Alec Marsh

Why the British seaside still reigns supreme

There’s nothing quite like it

  • From Spectator Life

It’s the time of year to revisit one of life’s great imponderables. British seaside holidays. Why do we do them? Which other experience – save perhaps attending a British boarding school in the past – does as much to remind you of the essential unfairness of life? Forget the costs involved (if Marianna Mazzucato wants to get Britons worked up about ‘rent-seeking’ she should start with holiday cottages) we have the weather to contend with.

Like gazpacho, the British seaside holiday would be idyllic if the whole thing were only 20 degrees warmer, but it just wouldn’t work

There you are on the beach, having spent 15 minutes viciously applying suntan lotion to your protesting children, only to complete the task at very the point that it starts to rain. Out come the cagoules; meanwhile people continue their games, novels are read but now under umbrellas, paddle boards are inflated regardless, and bathers bob about in the waves. The beach moves on and so does the rain, eventually. The British seaside holiday is where equanimity and sand meet – somehow in your sandwiches too.

Where else in the world would people in their millions willingly swim in water that is patently too cold to be enjoyed unless you’re swathed in half an inch of neoprene? ‘Isn’t it lovely?’ we bellow as our lips go blue. All of which – even before you start on the sewage – makes swimming on the coast of the British Isles an object lesson is collective masochistic self-denial. Psychology papers should be written about it.

If Waterloo was won on the playing fields of Eton, then you can bet that every major military engagement since has been advantaged by our annual inundations in the balmy waters of places like Bognor, Bangor, Barmouth and Broadstairs. Not for Brits the namby-pamby lukewarm somnambulistic bathtub of the Med – where turds, tampons and Germans bob in murky, polluted waters. No, for hundreds of years, we have been opting for the cold shock of the Solent or the bracing brine of the Thames estuary. It’s fostered a certain resilience in us.

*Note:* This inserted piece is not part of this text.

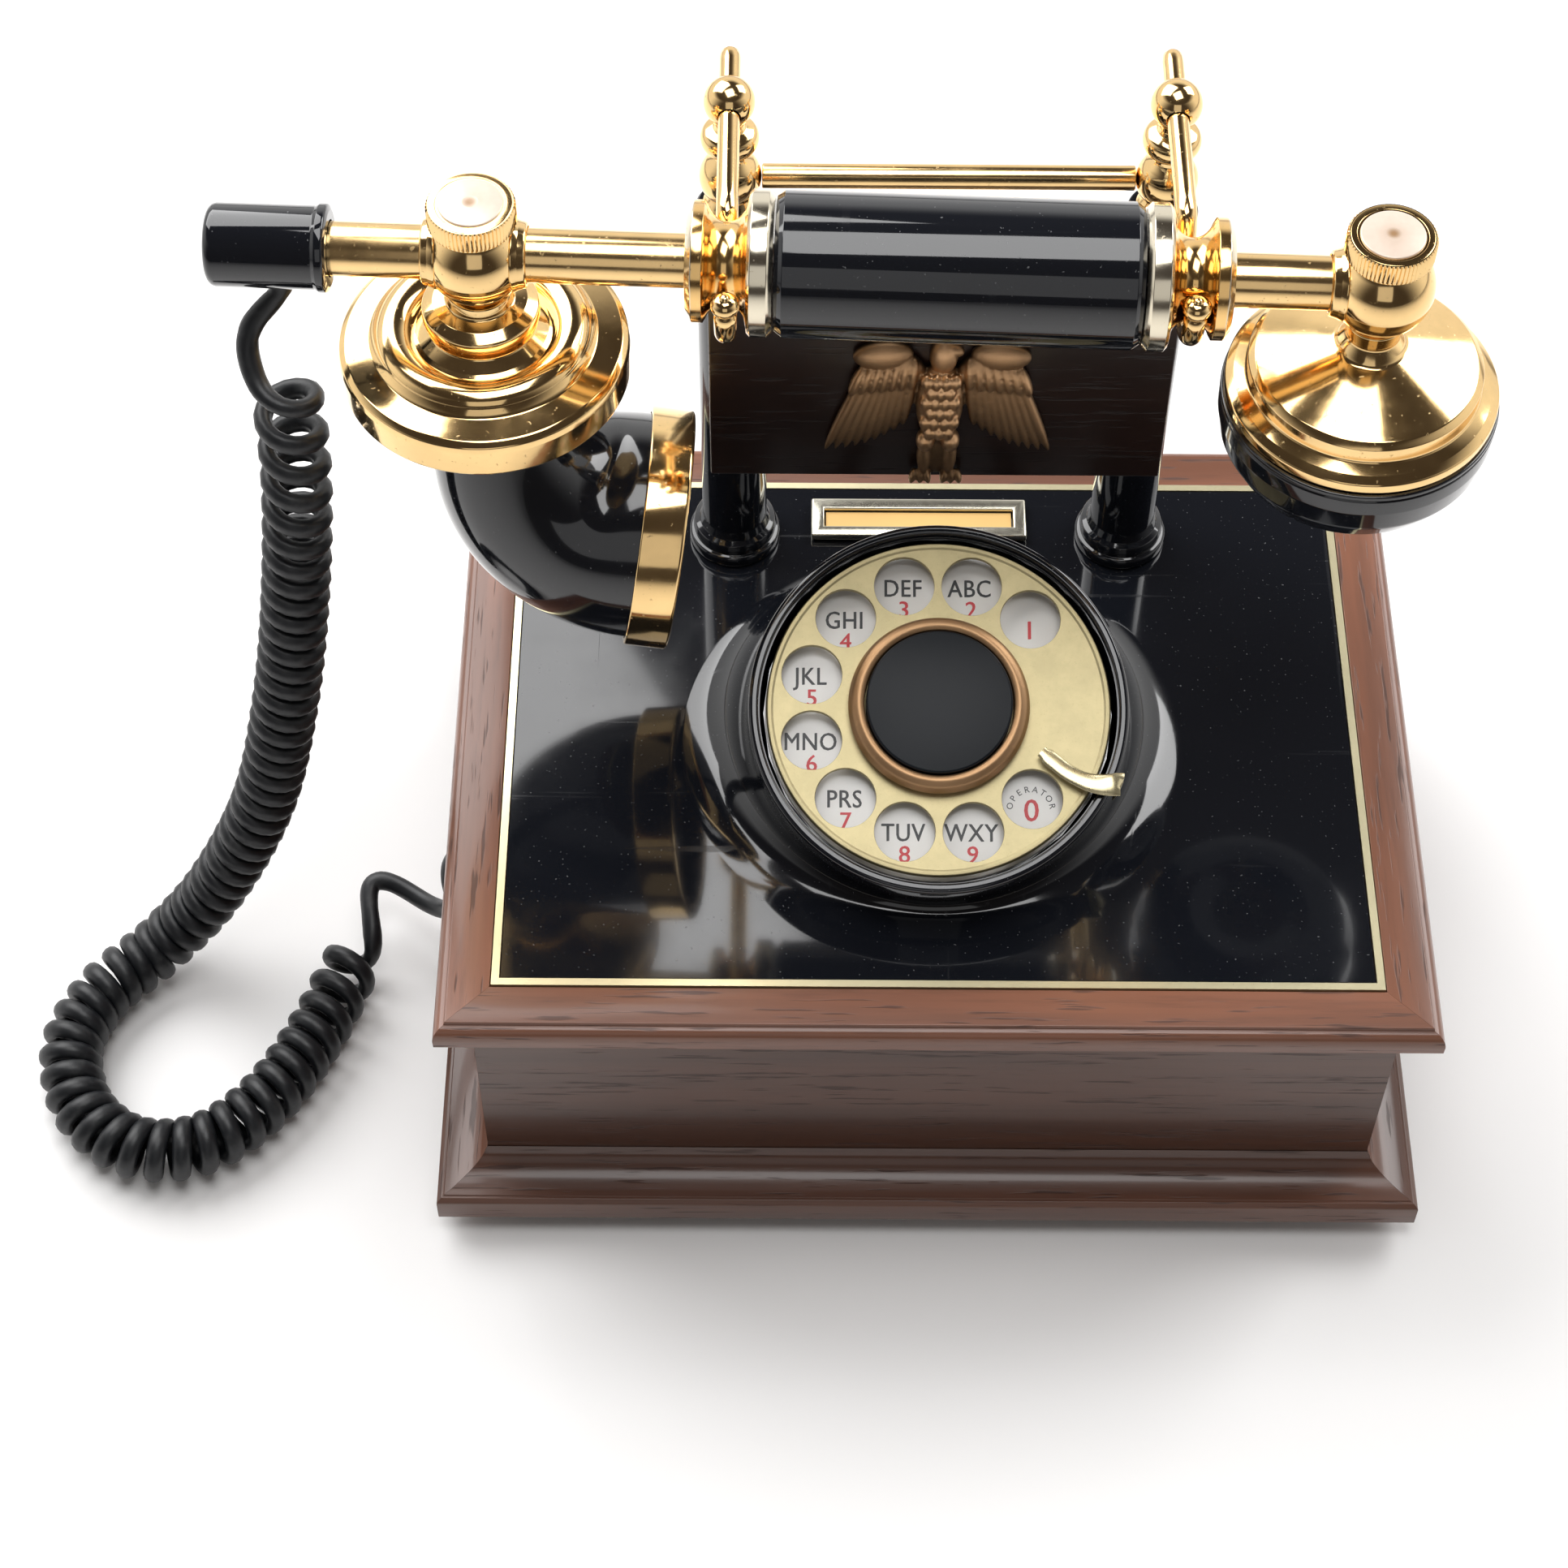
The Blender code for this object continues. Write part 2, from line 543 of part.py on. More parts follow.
def make_fork(name, x, look, base):
    """A rod through the finial's ball that dips under the handset's waist and ends in a small ball."""
    y, z = HANDSET_Y, HANDSET_Z
    bottom = z - WAIST_R - FORK_R - GAP - 0.15
    route = [(PILLAR_Y + 15.8, BALL_TOP_Z), (PILLAR_Y, BALL_TOP_Z), (y + 18.6, BALL_TOP_Z),
             (y + 14.4, BALL_TOP_Z - 1.4), (y + 12.2, BALL_TOP_Z - 4.4), (y + 10.1, z - 7.2),
             (y + 6.1, z - 10.1),
             (y, bottom), (y - 5.9, z - 10.1), (y - 10.6, z - 6.8), (y - 12.6, z - 2.2), (y - 13.0, z + 0.6)]
    points = smooth_curve([(x, a, b) for a, b in route], 6.0)
    radii = [FORK_R] * len(points)
    radii[0] = FORK_R * 0.7
    up = (points[-1] - points[-2]).normalized()
    middle = points[-1] + up * FORK_KNOB_R * 0.8
    for angle in (-35, 0, 35, 65):
        points.append(middle + up * FORK_KNOB_R * math.sin(math.radians(angle)))
        radii.append(FORK_KNOB_R * math.cos(math.radians(angle)))
    bm = bmesh.new()
    loft(bm, path_rings(points, radii, 10))
    finish_mesh(name, bm, look, base)


# ---- handset ----------------------------------------------------------------------------------------
def ball_foot():
    """Height of a ball's lower flat, from its middle."""
    return BALL_R * math.sin(math.radians(BALL_FOOT))


def make_grip(looks, handset):
    """Grip, spools, tubes, balls, nuts and end cap, all along the handset's axis."""
    spool_in = PILLAR_X - WAIST_W / 2 - INNER_FLANGE_W
    spool_out = PILLAR_X + WAIST_W / 2 + OUTER_FLANGE_W
    grip_end = spool_in - GAP
    turned("grip", [(0, -grip_end), (GRIP_R - 1, -grip_end), (GRIP_R, -grip_end + 1.2),
                    (GRIP_R, grip_end - 1.2),
                    (GRIP_R - 1, grip_end), (0, grip_end)], looks["black"], FINE, handset, (0, 0, 0), "X")
    bore = TUBE_R + GAP
    groove = PILLAR_X - WAIST_W / 2
    far = PILLAR_X + WAIST_W / 2
    for side, name in ((-1, "left"), (1, "right")):
        profile = [(0, spool_in), (INNER_FLANGE_R, spool_in), (INNER_FLANGE_R, groove - 1.2),
                   (OUTER_FLANGE_R, groove), (WAIST_R, groove + 0.6), (WAIST_R, far - 0.6),
                   (OUTER_FLANGE_R, far),
                   (OUTER_FLANGE_R, spool_out - 0.8), (OUTER_FLANGE_R - 1.5, spool_out), (bore, spool_out),
                   (bore, spool_out - 6), (0, spool_out - 6)]
        turned("spool_" + name, [(r, side * x) for r, x in profile], looks["gold"], FINE, handset,
               (0, 0, 0), "X")
    rod_in = spool_out - 6 + GAP
    turned("tube_left", [(0, CAP_IN - 3.5), (TUBE_R, CAP_IN - 3.5), (TUBE_R, -rod_in), (0, -rod_in)],
           looks["gold"], 20, handset, (0, 0, 0), "X")
    rod_out = RIGHT_BALL_X - 4.0
    turned("tube_right", [(0, rod_in), (TUBE_R, rod_in), (TUBE_R, rod_out), (0, rod_out)],
           looks["gold"], 20, handset, (0, 0, 0), "X")
    for name, x, start, end in (("left", LEFT_BALL_X, -20, 20), ("right", RIGHT_BALL_X, -20, -4 + GAP)):
        profile = [(0, ball_foot())]
        profile += arc(0, 0, BALL_R, BALL_R, BALL_FOOT, BALL_LAND, 8)
        top = profile[-1][1]
        profile += [(SPIGOT_R + GAP, top), (SPIGOT_R + GAP, top - SPIGOT_H), (0, top - SPIGOT_H)]
        ball = turned("ball_" + name, profile, looks["gold"], ROUND, handset, (x, 0, 0))
        bore_tool = turned("tube_bore_" + name, [(0, start), (bore, start), (bore, end), (0, end)],
                           looks["gold"], 20, handset, (x, 0, 0), "X")
        boolean(ball, bore_tool, "DIFFERENCE")
        foot = top + GAP
        low = foot - SPIGOT_H + GAP
        crown = foot + NUT_H
        turned("nut_" + name, [(0, low), (SPIGOT_R, low), (SPIGOT_R, foot), (NUT_R - 0.6, foot),
                               (NUT_R, foot + 0.6),
                               (NUT_R, crown - 0.7), (NUT_R - 0.8, crown), (6.5, crown + 0.1),
                               (6.3, crown + 0.4),
                               (0, crown + 0.6)], looks["gold"], ROUND, handset, (x, 0, 0))
    cap_profile = [(0, CAP_OUT), (CAP_R - 1.6, CAP_OUT), (CAP_R, CAP_OUT + 1.8), (CAP_R, CAP_IN - 2.2),
                   (CAP_R + 0.5, CAP_IN - 1.6), (CAP_R + 0.5, CAP_IN), (bore, CAP_IN),
                   (bore, CAP_IN - 4), (0, CAP_IN - 4)]
    turned("end_cap", cap_profile, looks["black"], ROUND, handset, (0, 0, 0), "X")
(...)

And where else would you part with £17 for a frankly inedible supper that you would send back under normal circumstances? Yet at the seaside you don’t, thereby turning your holiday into a sustained personal act of economic redistribution – your own voluntary top-up to the Barnett formula. It’s like the lottery but all you can win is a touch of heartburn – if you can stomach the food in the first place. (This presupposes that you get served. Some of the staff I recently encountered in Cornwall were so monosyllabic and downright taciturn that they’d struggle to pass the Turing test.)

And yet, we still go on holiday to the seaside. And here’s why: it’s sheer authenticity. Like gazpacho, the British seaside holiday would be idyllic if the whole thing were only 20 degrees warmer, but it just wouldn’t work.

Nothing beats the authenticity of a place that was built as a fishing village by the Saxons, where the Normans added a motte and Bailey – before the usurping Tudors came along and slapped a proper castle overlooking the bay. Where better to walk to when the sun has disappeared yet again? And failing that, there’s a manor house left by the Elizabethans, (which will charge you £15 to enter plus £7 for a tea towel), one remodelled by the Stuarts, before the Victorians expanded it and then got bored and built the railway station and the theatre instead.

All this and a beach and cove redolent of wrecks, pirates and smugglers – where the rocks are razor sharp and the seaweed looks like jellyfish and your kids can spend hours gazing at pebbles.

Compare this to a modern resort hotel in the Med, where you can swim to your room or drink at a bar in the middle of the pool; a place where you breakfast, sweating, at 30 degrees centigrade in a teeming canteen after queuing for toast, where there are 500 rectangular white-washed rooms in blocks cluttered around pools and where nothing is real except the stench of chlorine. Chances are you’ve experienced something like this and you’ll know that it has all the authenticity of a McDonald’s happy meal.

That’s why we love the British seaside holiday; because for all that it is an opportunity – one that’s egregiously exploited – to redistribute dosh from the centres of wealth to the corners of the nation, it also abundantly authentic.

A plaque at the jetty in Fowey, Cornwall, where I’ve just come back from holiday, announces that Queen Victoria and Prince Albert arrived at these very steps on 8 September 1846. At the charming aquarium nearby you can stroke a star fish to your heart’s content, you can even buy bait to go fishing, or better still gaze upon brown-looking, indigenous fish and a sad-looking single-pincer lobster. The pub around the corner, you discover, was once the haunt of a pirate, John Carter – nicknamed the King of Prussia – after whom the establishment is named. Would you change any of it? Not for a second. The British seaside is where culture, history, amateur meteorology and the sea meet – and for all its petty indignities, for all its exorbitantly expensive ice creams and priced-to-the-point-of-pain parking, it’s absolutely unbeatable.